[Items listed in a dataset]
◇ ◇ ◇
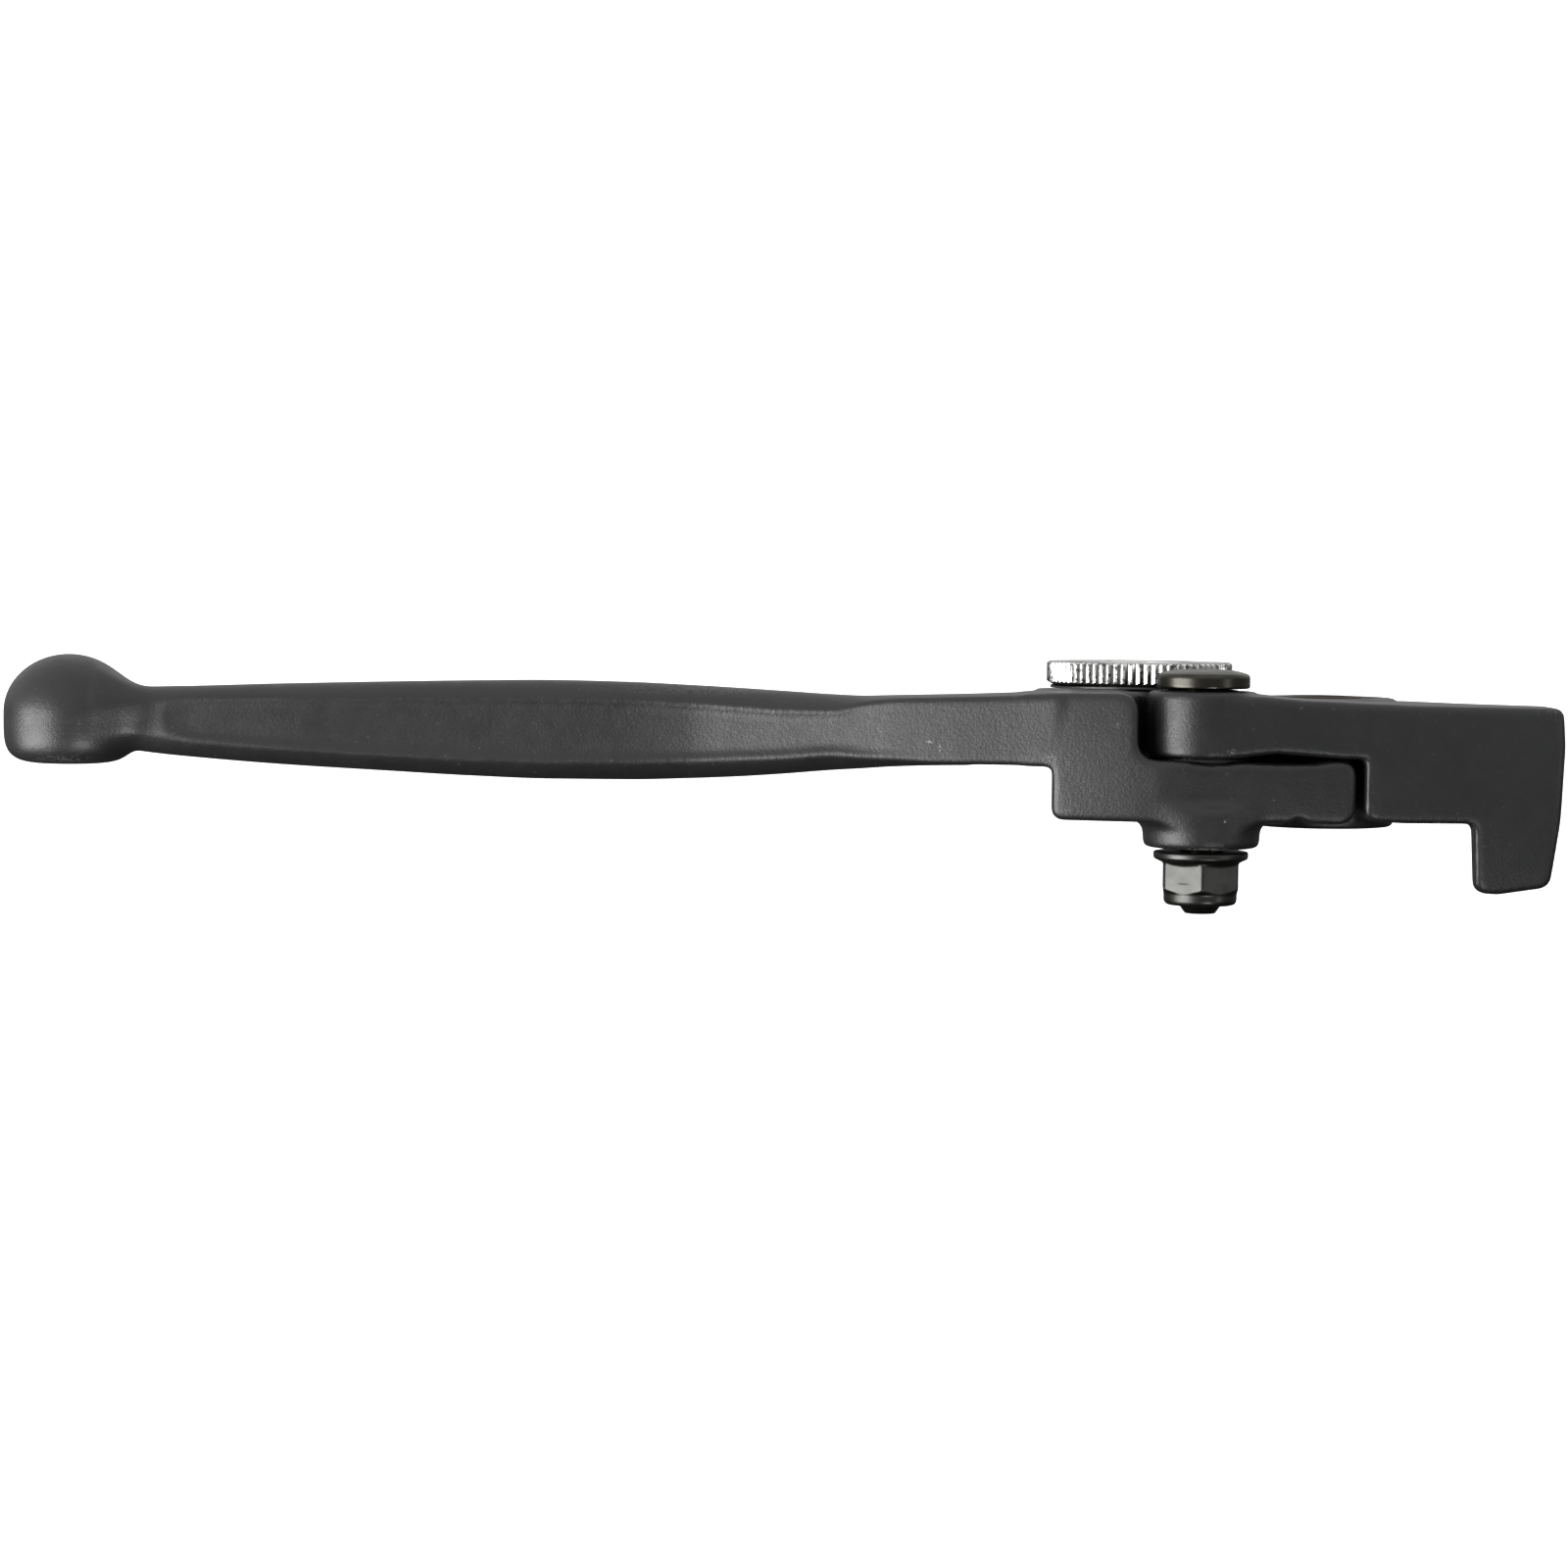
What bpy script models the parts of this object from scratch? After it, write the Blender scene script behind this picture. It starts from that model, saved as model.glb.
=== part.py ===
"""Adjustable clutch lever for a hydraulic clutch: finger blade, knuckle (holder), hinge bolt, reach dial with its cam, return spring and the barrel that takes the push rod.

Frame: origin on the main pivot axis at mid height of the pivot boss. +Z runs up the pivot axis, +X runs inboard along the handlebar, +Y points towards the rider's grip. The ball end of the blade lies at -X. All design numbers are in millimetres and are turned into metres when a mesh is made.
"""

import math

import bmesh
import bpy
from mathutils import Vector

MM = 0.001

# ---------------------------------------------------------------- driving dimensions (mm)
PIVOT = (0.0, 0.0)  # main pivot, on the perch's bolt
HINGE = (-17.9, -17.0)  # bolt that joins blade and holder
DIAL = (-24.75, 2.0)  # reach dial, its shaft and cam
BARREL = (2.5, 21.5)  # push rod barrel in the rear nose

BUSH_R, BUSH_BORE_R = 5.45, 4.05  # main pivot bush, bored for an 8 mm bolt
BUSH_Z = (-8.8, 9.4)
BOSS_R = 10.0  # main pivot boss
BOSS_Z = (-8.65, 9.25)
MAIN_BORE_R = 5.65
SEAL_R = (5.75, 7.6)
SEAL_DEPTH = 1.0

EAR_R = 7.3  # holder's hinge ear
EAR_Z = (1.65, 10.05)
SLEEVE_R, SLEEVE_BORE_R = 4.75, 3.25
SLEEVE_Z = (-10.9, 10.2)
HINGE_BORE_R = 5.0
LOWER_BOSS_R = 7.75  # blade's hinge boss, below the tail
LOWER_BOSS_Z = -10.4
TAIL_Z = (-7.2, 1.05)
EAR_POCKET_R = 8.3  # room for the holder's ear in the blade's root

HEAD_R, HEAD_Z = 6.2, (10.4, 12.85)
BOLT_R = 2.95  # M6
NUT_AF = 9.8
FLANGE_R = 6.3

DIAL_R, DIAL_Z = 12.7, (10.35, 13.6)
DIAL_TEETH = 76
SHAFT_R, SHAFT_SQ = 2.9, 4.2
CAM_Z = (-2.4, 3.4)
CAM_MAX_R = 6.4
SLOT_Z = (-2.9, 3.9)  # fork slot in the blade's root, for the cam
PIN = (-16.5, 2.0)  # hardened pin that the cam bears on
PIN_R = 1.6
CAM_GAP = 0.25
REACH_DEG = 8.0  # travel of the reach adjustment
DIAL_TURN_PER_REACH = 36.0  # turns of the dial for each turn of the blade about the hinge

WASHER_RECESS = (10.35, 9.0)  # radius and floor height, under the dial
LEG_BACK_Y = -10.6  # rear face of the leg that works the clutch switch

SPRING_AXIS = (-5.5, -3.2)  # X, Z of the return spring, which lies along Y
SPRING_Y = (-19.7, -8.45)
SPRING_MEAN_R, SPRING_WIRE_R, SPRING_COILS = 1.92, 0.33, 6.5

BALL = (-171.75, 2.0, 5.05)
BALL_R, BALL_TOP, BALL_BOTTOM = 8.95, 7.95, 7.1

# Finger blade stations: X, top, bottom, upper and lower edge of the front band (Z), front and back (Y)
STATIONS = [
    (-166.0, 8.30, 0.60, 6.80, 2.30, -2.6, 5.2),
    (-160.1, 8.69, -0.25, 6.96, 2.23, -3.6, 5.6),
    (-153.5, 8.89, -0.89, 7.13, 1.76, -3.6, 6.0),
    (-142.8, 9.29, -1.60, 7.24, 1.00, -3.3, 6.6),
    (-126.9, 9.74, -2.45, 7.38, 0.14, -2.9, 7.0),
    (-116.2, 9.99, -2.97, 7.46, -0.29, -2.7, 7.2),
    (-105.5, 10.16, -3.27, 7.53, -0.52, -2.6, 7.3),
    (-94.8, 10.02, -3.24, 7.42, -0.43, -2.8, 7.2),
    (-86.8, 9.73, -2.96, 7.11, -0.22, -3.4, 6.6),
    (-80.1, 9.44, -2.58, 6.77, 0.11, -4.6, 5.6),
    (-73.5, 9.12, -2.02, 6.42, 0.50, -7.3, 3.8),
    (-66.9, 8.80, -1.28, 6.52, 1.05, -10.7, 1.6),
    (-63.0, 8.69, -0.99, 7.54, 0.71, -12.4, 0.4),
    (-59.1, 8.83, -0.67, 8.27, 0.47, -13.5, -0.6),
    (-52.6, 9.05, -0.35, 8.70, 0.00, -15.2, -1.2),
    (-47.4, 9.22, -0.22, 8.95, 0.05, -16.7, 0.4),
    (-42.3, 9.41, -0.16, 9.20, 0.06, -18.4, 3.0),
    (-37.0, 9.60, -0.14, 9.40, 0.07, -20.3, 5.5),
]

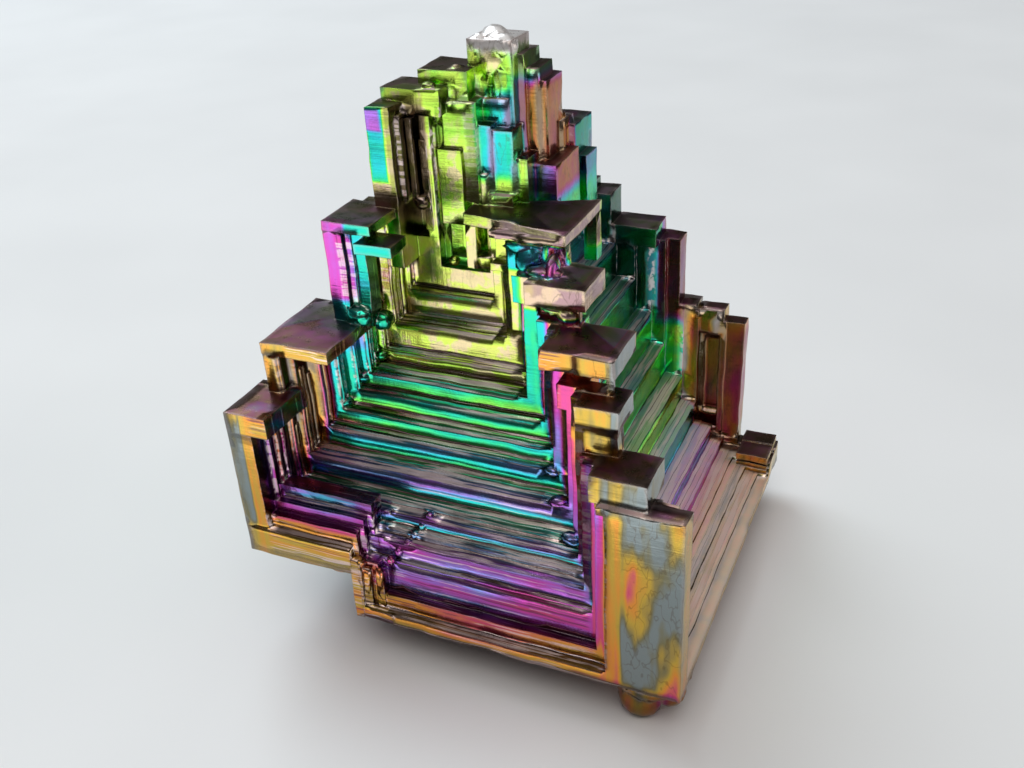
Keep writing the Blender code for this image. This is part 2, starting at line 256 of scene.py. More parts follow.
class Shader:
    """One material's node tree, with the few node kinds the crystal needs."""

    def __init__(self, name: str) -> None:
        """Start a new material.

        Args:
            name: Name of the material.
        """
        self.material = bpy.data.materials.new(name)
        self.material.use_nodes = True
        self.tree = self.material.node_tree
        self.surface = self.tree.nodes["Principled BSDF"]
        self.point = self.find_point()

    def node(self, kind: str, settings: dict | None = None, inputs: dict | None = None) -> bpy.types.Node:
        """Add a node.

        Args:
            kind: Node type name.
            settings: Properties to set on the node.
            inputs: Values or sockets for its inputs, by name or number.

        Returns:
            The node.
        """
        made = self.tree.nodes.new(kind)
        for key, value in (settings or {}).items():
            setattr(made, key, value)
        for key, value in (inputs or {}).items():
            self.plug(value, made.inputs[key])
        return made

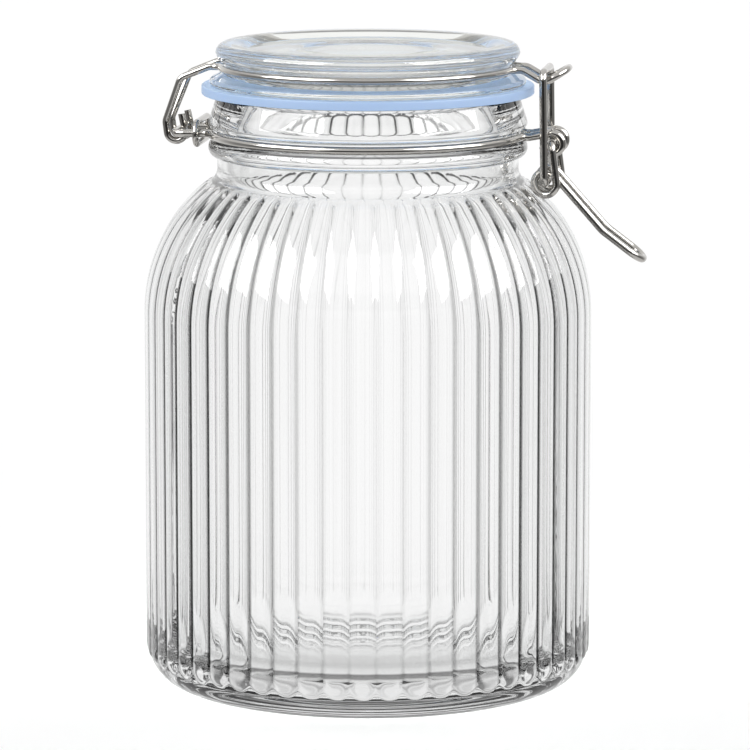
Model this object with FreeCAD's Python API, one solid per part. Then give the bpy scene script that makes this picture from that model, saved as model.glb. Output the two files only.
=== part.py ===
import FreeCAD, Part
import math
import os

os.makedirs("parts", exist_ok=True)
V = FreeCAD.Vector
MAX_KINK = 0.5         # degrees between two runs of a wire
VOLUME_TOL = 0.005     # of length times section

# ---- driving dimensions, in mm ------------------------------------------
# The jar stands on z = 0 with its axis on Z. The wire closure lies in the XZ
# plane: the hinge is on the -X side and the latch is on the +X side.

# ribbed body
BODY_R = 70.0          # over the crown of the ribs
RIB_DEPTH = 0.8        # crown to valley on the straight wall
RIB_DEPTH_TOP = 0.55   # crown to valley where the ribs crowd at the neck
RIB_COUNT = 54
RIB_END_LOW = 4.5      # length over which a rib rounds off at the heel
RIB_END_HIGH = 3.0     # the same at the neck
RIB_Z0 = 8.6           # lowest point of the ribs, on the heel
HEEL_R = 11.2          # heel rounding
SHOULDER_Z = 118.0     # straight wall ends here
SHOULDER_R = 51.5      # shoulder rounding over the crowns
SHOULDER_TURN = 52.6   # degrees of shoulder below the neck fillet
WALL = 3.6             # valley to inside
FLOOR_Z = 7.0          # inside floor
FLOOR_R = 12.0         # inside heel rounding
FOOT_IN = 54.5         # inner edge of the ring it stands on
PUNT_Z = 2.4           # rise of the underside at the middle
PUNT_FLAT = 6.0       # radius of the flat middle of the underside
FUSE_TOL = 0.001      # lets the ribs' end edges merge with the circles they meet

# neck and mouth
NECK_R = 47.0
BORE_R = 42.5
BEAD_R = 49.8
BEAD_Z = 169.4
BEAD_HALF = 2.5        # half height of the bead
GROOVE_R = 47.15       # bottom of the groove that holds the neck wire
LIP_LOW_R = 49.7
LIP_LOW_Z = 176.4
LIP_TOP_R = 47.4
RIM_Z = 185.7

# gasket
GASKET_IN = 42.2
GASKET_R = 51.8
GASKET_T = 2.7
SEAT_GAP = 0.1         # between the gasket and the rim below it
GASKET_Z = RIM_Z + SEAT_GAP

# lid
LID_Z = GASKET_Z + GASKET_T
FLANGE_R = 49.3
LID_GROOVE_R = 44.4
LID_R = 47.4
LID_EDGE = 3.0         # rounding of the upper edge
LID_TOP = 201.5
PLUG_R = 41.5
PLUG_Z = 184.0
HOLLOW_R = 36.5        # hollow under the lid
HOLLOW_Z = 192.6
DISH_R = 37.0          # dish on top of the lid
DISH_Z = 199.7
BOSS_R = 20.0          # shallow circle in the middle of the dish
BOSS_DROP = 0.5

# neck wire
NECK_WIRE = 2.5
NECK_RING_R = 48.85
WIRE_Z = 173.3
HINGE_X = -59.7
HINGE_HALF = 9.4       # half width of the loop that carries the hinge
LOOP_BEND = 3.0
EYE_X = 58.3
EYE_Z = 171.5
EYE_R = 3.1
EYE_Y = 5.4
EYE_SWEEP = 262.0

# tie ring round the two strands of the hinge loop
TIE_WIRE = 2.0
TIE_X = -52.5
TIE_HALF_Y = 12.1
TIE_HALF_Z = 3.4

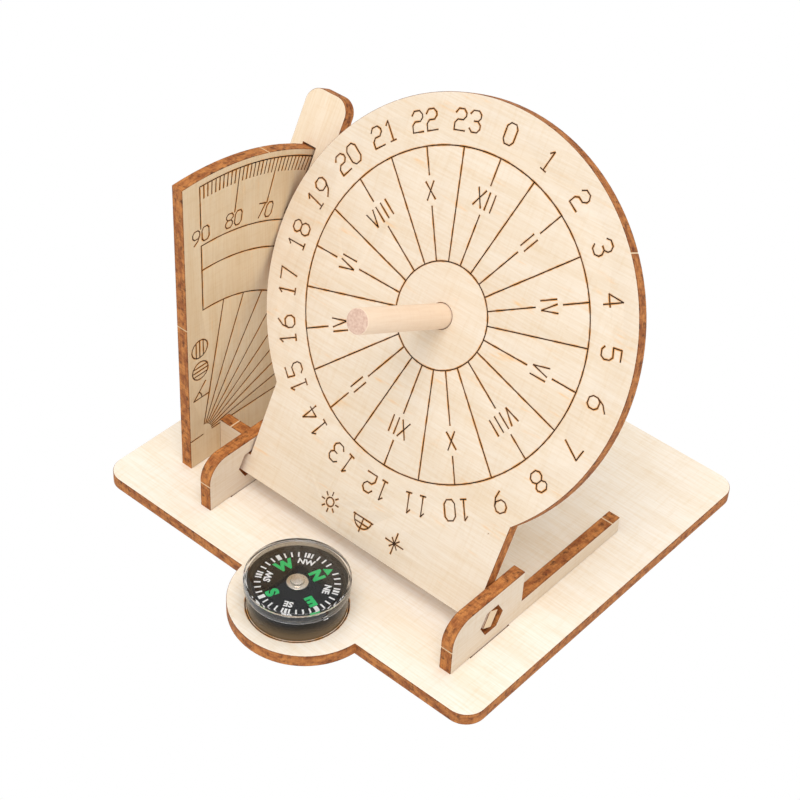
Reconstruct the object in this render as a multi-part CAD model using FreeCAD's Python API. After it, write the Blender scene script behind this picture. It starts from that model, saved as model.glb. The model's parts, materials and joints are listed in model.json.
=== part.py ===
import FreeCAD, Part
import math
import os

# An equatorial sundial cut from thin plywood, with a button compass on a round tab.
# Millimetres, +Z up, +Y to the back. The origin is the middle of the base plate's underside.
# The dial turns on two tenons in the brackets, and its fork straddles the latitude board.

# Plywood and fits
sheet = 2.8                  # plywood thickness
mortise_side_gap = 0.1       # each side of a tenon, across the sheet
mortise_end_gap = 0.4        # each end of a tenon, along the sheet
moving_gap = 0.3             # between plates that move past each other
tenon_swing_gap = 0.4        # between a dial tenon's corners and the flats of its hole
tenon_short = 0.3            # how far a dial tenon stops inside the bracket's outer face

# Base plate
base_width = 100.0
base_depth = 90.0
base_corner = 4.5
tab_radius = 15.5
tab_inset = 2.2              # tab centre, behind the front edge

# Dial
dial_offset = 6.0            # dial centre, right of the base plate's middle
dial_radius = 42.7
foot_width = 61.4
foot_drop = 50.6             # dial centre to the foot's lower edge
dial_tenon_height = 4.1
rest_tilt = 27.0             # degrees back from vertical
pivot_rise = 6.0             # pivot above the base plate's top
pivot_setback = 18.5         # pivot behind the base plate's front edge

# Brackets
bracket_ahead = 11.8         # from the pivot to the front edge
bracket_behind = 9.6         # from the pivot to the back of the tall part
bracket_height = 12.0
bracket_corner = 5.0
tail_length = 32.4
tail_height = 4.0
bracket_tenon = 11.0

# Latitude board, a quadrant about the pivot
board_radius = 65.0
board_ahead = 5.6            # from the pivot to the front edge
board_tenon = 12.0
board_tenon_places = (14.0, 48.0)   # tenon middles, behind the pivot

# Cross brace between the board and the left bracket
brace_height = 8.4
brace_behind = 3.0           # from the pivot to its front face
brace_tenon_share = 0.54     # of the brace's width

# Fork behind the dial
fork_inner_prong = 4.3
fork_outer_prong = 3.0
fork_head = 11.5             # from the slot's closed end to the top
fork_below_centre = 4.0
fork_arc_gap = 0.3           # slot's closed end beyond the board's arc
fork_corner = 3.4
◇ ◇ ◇
Direction -
Starting at the first line of the entries above, please extract each line up to and including the line with "the push rod.", unchanged, and add nothing.

Output of the exercise -
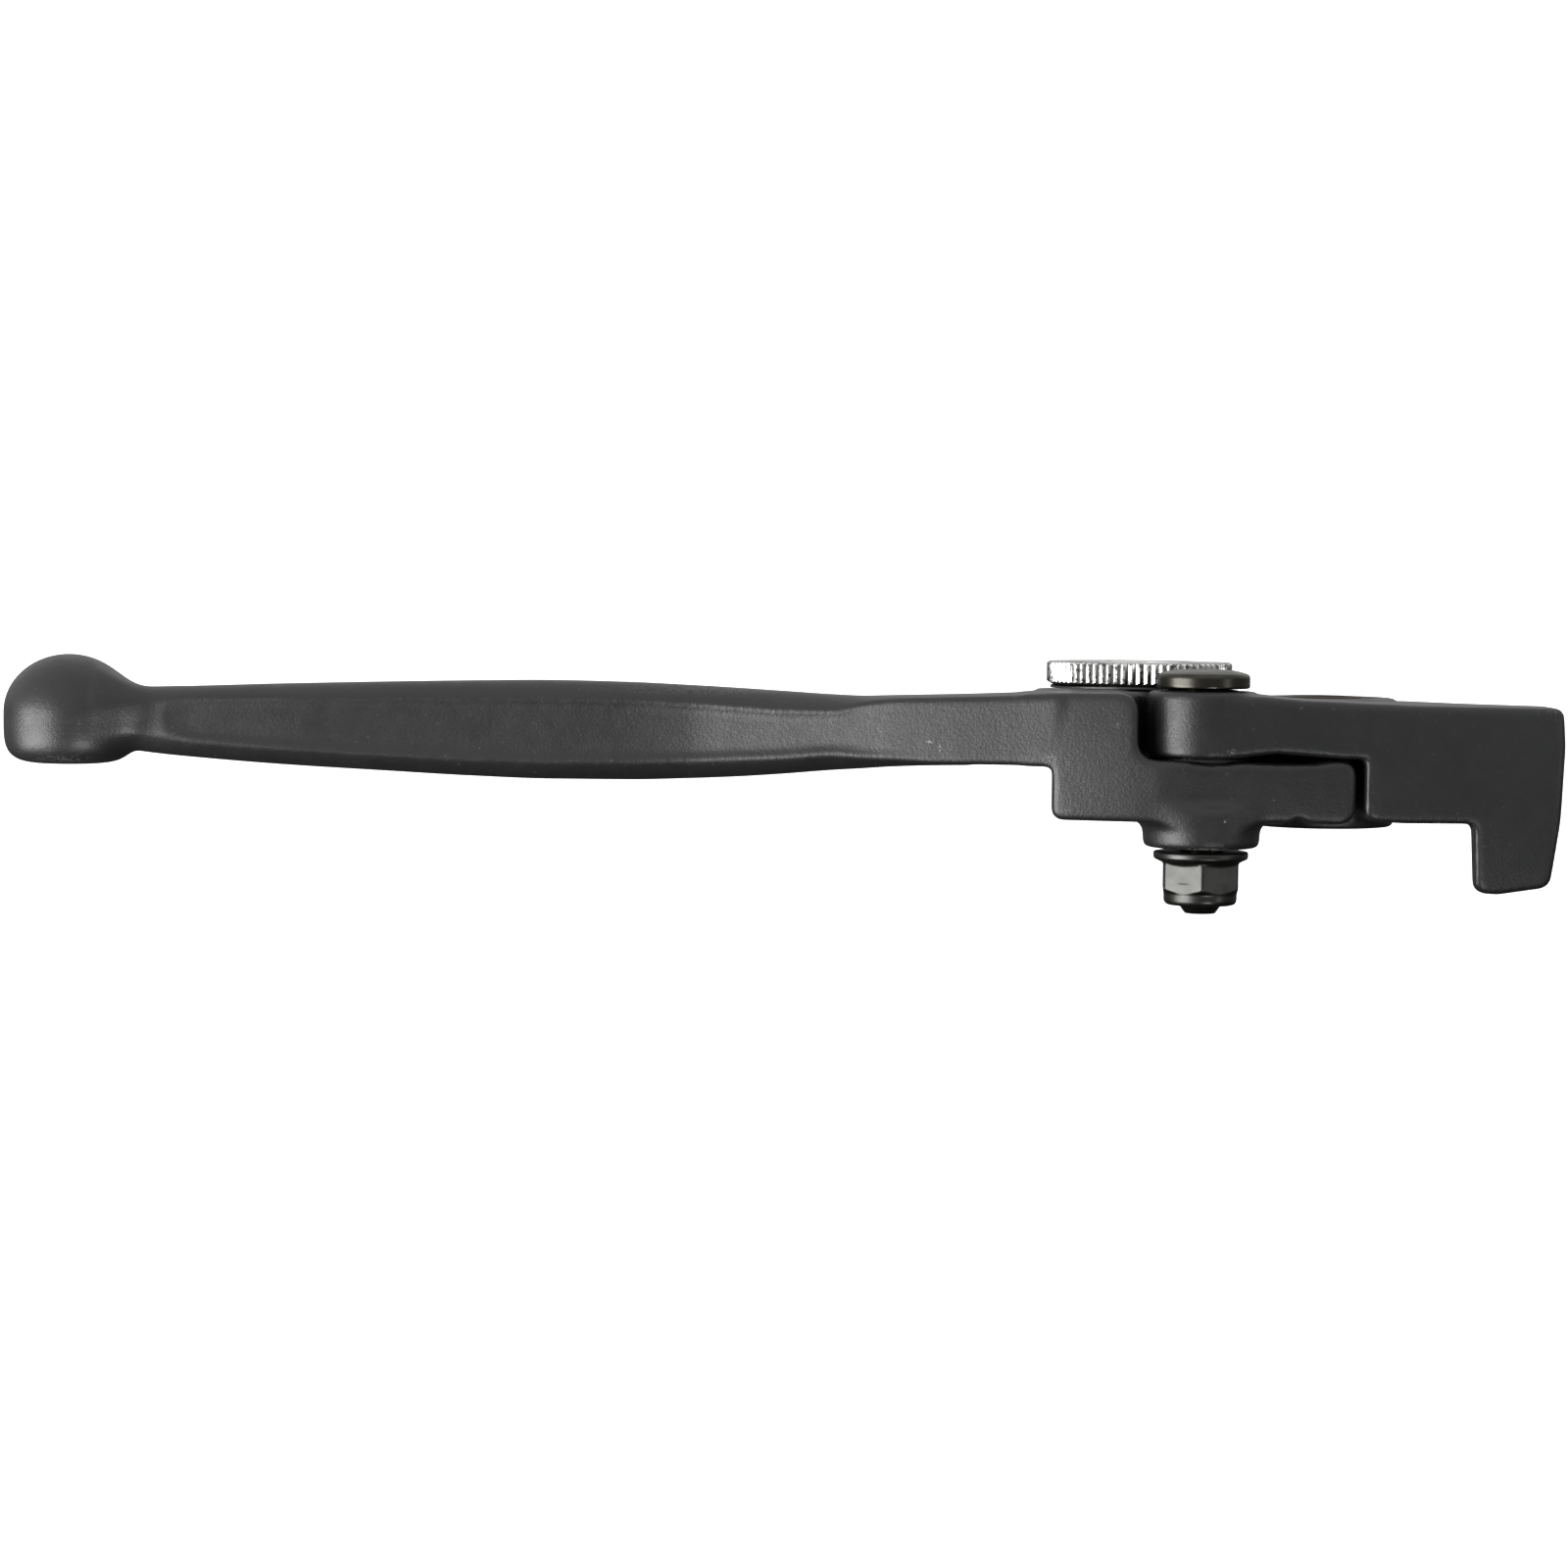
What bpy script models the parts of this object from scratch? After it, write the Blender scene script behind this picture. It starts from that model, saved as model.glb.
=== part.py ===
"""Adjustable clutch lever for a hydraulic clutch: finger blade, knuckle (holder), hinge bolt, reach dial with its cam, return spring and the barrel that takes the push rod.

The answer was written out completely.